If you’ve made a mistake in the MySQL configuration, or you have some rogue process taking much more memory than expected, it is usually a much better situation to lose performance due to a swap then to kill MySQL with an out of memory (OOM) error – potentially causing downtime.
As we only want the swap file used in emergencies, such as when there is no memory available or to swap out idle processes, we want to reduce Operating System tendency to swap   (echo 1 >  /proc/sys/vm/swappiness). Without this configuration setting you might find the OS swapping out portions of MySQL just because it feels it needs to increase the amount of available file cache (which is almost always a wrong choice for MySQL).

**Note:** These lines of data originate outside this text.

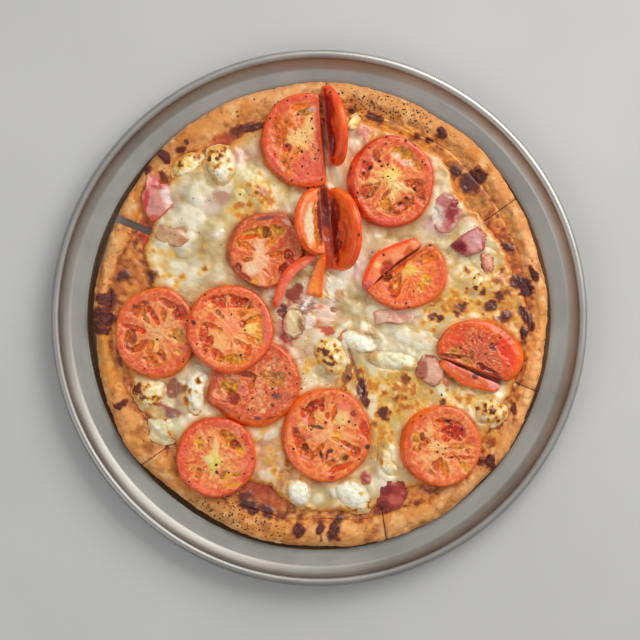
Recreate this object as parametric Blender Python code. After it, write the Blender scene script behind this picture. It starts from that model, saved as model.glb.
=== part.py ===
"""A tomato and ham pizza, cut in six, in its wide-rimmed aluminium pan.

The origin is the centre of the pan's underside and +Z is up. Sizes are in metres: MM turns the
millimetres written here into them.
"""

import math

import bmesh
import bpy
from mathutils import Matrix, Vector, noise
from mathutils.bvhtree import BVHTree

MM = 0.001

# Pan: a 14 inch sheet with a 12 inch well, a step, a gently rising flange, a wall and a rolled bead.
PAN_RADIUS = 178.0 * MM
PAN_HEIGHT = 18.0 * MM
PAN_SHEET = 1.2 * MM
PAN_WELL_RADIUS = 151.0 * MM
PAN_STEP_RADIUS = 156.0 * MM
PAN_STEP_HEIGHT = 6.2 * MM
PAN_FLANGE_RADIUS = 166.5 * MM
PAN_FLANGE_HEIGHT = 8.4 * MM
PAN_BEAD_RADIUS = 3.0 * MM
PAN_SEGMENTS = 64

# Pizza: its middle, its mean radius and how much longer it is along Y than along X.
GAP = 0.3 * MM
PIZZA_CENTRE = Vector((0.7 * MM, 2.0 * MM))
PIZZA_RADIUS = 152.6 * MM
PIZZA_OVAL = 2.0 * MM
# Where the outline swells or draws in: its angle and half width in degrees, and how far in millimetres.
PIZZA_BULGES = ((215, 13, 3.4), (301, 14, 2.6), (330, 20, 1.2), (158, 11, -2.2), (238, 10, -1.8))

# The three cuts cross at one point. Each ray is a cut's direction and how far it has opened, in degrees.
CUT_CENTRE = Vector((22.5 * MM, 2.0 * MM))
CUT_ANGLES = (35.5, 96.5, 157.7, 215.4, 278.5, 337.4)
CUT_OPENING = (0.15, 0.1, 0.9, 0.1, 0.15, 0.15)
KERF = 0.8 * MM
SLICE_SEGMENTS = 12

# Crust: flat under the topping, with a low rounded border that overhangs the pan's step.
CRUST_BOTTOM = PAN_SHEET + GAP
CRUST_FLOOR = 9.0 * MM
CRUST_CREST = 15.6 * MM
CRUST_BULGE_HEIGHT = 10.6 * MM
CRUST_FOOT_REACH = 148.3 * MM
CRUST_KNEE_REACH = 149.8 * MM

# How far inside the crust's outline the sauce and the cheese stop: angle in degrees, millimetres.
SAUCE_MARGINS = (
    (0, 10), (22, 13), (45, 15), (65, 17), (90, 17), (120, 19), (140, 11), (155, 12), (172, 10),
    (195, 12), (212, 20), (228, 20), (245, 16), (265, 18), (290, 17), (312, 12), (335, 11),
)
CHEESE_MARGINS = (
    (0, 15), (18, 20), (36, 30), (57, 21), (80, 23), (105, 24), (125, 24), (140, 18), (155, 24), (172, 36),
    (185, 26), (197, 17), (215, 25), (235, 26), (253, 35), (268, 23), (280, 22), (295, 27), (310, 19), (330, 16),
)
SAUCE_THICKNESS = 1.3 * MM
LAYER_LIFTS = (0.4 * MM, 2.2 * MM)
INNER_SHARE = 0.8
CHEESE_BOTTOM = CRUST_FLOOR + 2 * GAP + SAUCE_THICKNESS
CHEESE_THICKNESS = 2.8 * MM
CHEESE_EDGE = 0.9 * MM
CHEESE_STATIONS = 9
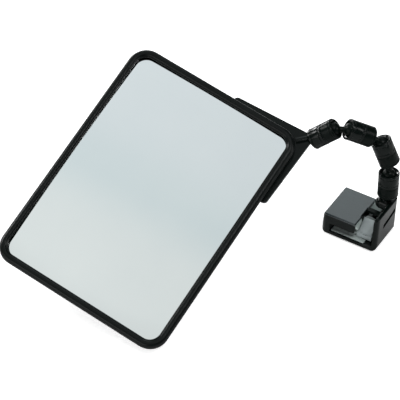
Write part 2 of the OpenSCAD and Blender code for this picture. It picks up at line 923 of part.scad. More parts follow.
clamp_body();
jaw_cover();
jaw_flanks();
jaw_pad();
base_pad();
pressure_tongue();
tongue_pin();
tongue_spring();
lock_slider();
swivel_pin();
detent_ring();
swivel_knuckle();
base_ball_stud();
link_lower_shell(0);  // link_1_lower_shell
link_upper_shell(0);  // link_1_upper_shell
link_lower_seat(0);  // link_1_lower_seat
link_upper_seat(0);  // link_1_upper_seat
link_disc_springs(0);  // link_1_disc_springs
ball_pin(0);  // ball_pin_1
link_lower_shell(1);  // link_2_lower_shell
link_upper_shell(1);  // link_2_upper_shell
link_lower_seat(1);  // link_2_lower_seat
link_upper_seat(1);  // link_2_upper_seat
link_disc_springs(1);  // link_2_disc_springs
ball_pin(1);  // ball_pin_2
link_lower_shell(2);  // link_3_lower_shell
link_upper_shell(2);  // link_3_upper_shell
link_lower_seat(2);  // link_3_lower_seat
link_upper_seat(2);  // link_3_upper_seat
link_disc_springs(2);  // link_3_disc_springs
ball_pin(2);  // ball_pin_3
link_lower_shell(3);  // link_4_lower_shell
link_upper_shell(3);  // link_4_upper_shell
link_lower_seat(3);  // link_4_lower_seat
link_upper_seat(3);  // link_4_upper_seat
link_disc_springs(3);  // link_4_disc_springs
mirror_ball_stud();
stud_nut();
corner_bracket();
bracket_screws();
front_frame();
mirror_panel();
backing_pad();
back_cover();
cover_screws();
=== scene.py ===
# Clip-on convex mirror on a jointed arm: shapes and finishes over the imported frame.
import json
from math import cos, pi, radians, sin, sqrt

import bpy
from mathutils import Euler, Matrix, Vector

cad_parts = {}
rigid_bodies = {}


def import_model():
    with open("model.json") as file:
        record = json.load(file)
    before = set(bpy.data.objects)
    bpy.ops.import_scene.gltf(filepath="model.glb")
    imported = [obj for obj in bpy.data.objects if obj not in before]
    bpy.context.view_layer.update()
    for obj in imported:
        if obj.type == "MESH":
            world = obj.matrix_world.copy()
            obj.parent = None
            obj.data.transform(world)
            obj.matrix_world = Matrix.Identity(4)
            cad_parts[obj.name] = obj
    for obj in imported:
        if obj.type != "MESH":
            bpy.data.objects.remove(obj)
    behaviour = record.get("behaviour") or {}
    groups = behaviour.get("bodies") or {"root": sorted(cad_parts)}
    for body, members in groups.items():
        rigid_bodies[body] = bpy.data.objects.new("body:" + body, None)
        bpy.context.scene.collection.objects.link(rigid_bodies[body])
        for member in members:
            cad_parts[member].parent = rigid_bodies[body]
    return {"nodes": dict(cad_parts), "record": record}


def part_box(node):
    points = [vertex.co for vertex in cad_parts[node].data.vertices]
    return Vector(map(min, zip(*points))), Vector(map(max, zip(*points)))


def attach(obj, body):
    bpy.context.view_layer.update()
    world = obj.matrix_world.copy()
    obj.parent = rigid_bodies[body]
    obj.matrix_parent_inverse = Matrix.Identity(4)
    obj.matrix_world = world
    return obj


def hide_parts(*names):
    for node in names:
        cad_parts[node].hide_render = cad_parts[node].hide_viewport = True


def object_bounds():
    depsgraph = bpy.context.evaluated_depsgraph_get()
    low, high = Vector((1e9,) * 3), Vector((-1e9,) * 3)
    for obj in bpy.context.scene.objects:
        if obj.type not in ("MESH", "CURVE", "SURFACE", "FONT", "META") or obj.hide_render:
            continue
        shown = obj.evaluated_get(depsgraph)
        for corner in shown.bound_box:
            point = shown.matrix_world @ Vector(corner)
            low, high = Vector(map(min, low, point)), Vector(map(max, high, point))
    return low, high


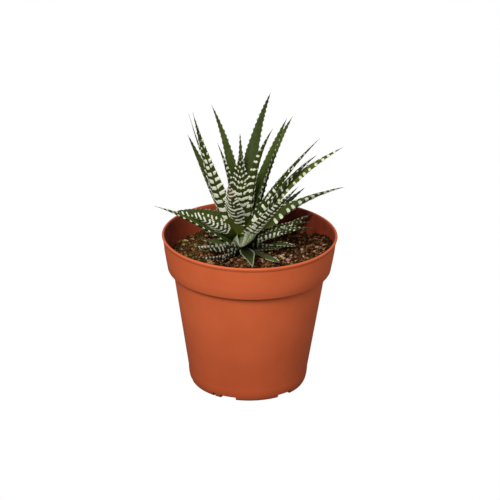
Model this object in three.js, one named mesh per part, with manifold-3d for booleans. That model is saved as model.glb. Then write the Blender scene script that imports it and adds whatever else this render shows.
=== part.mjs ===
// A zebra haworthia growing in a thin plastic nursery pot. Millimetres, +Z up.
// The origin is the centre of the pot's underside. -Y faces the viewer, and +X is to the right.
import * as THREE from 'three';
import { mergeVertices } from 'three/addons/utils/BufferGeometryUtils.js';
import Module from 'manifold-3d';

const wasm = await Module();
wasm.setup();

// Clearance between pieces that touch
const GAP = 0.3;
const DEG = Math.PI / 180;

const POT = {
  sides: 40,
  height: 94.5,
  rimRadius: 52.5,
  lipRound: 0.6,
  wall: 1.5,
  bandHeight: 21.2,
  bandFootRadius: 49,
  shoulderHeight: 4,
  bodyTopRadius: 45.3,
  bodyFootRadius: 36.1,
  footHeight: 9,
  footRadius: 33.5,
  footArcSteps: 3,
  // The underside stands on a flat disc and a foot ring, with a gully between them
  discRadius: 12,
  gullyOuterRadius: 28.5,
  gullySlope: 1.5,
  gullyHeight: 2.4,
  floorTop: 4,
  // Notches through the foot ring, and drain holes in the gully's roof
  notches: 6,
  firstNotch: -110,
  notchWidth: 9.6,
  notchHeight: 2.2,
  drainRadius: 1.9,
  drainSides: 8,
  drainRing: 22,
};

const SOIL = {
  level: 79.5,
  // The compost is banked up against the right-hand wall
  bankHeight: 9,
  bankFrom: 20,
  bankTo: 49,
  // It sinks a little round the stem
  hollowDepth: 3,
  hollowRadius: 14,
  // The bank's foot runs askew, this much of y for each x
  bankSkew: 0.3,
  roughness: 0.55,
  // Waves of the crumbly top: turns along x and y in radians a millimetre, and a shift
  waves: [[0.42, 0.31, 1.1], [-0.37, 0.52, 2.3], [0.71, -0.44, 0.4], [0.12, 0.93, 3.7]],
  rings: 8,
};

const STEM = {
  x: -4.5,
  y: 16,
  foot: 66,
  footRadius: 4.2,
  soilLine: 78,
  soilRadius: 4.6,
  top: 92,
  topRadius: 2.2,
  // Both ends are rounded off over a short height, to a part of their radius
  footRise: 3,
  footTaper: 0.6,
  crownRise: 1.5,
  crownTaper: 0.4,
  sides: 10,
};

const ROOTS = {
  count: 6,
  // The first root's heading, as a part of the turn between two roots
  firstTurn: 0.35,
  start: 71,
  stagger: 2,
  length: 38,
  thickRadius: 1.7,
  thinRadius: 0.9,
  dropFrom: 40,
  dropTo: 78,
  steps: 6,
  sides: 5,
};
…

The next thing when it comes to OS configuration is setting the Out Of Memory killer. You may have seen message like this in your kernel log file:
Apr 24 02:43:18 db01 kernel: Out of memory: Kill process 22211 (mysqld) score 986 or sacrifice child
When MySQL itself is at fault, it’s pretty rational thing to do. However, it’s also possible the real problem was some of the batch activities you’re running: scripts, backups, etc. In this case, you probably want those processes to be terminated if the system does not have enough memory rather than MySQL.
To make MySQL a less likely candidate to be killed by the OOM killer, you can adjust the behavior to make MySQL less preferable with the following:
echo ‘-800’ > /proc/$(pidof mysqld)/oom_score_adj
This will make the Linux kernel prefer killing other heavy memory consumers first.
Finally on a system with more than one CPU socket, you should care about NUMA when it comes to MySQL memory allocation. In newer MySQL versions, you want to enable innodb_numa_interleave=1. In older versions you can either manually run numactl –interleave=all  before you start MySQL server, or use the numa_interleave configuration option in Percona Server.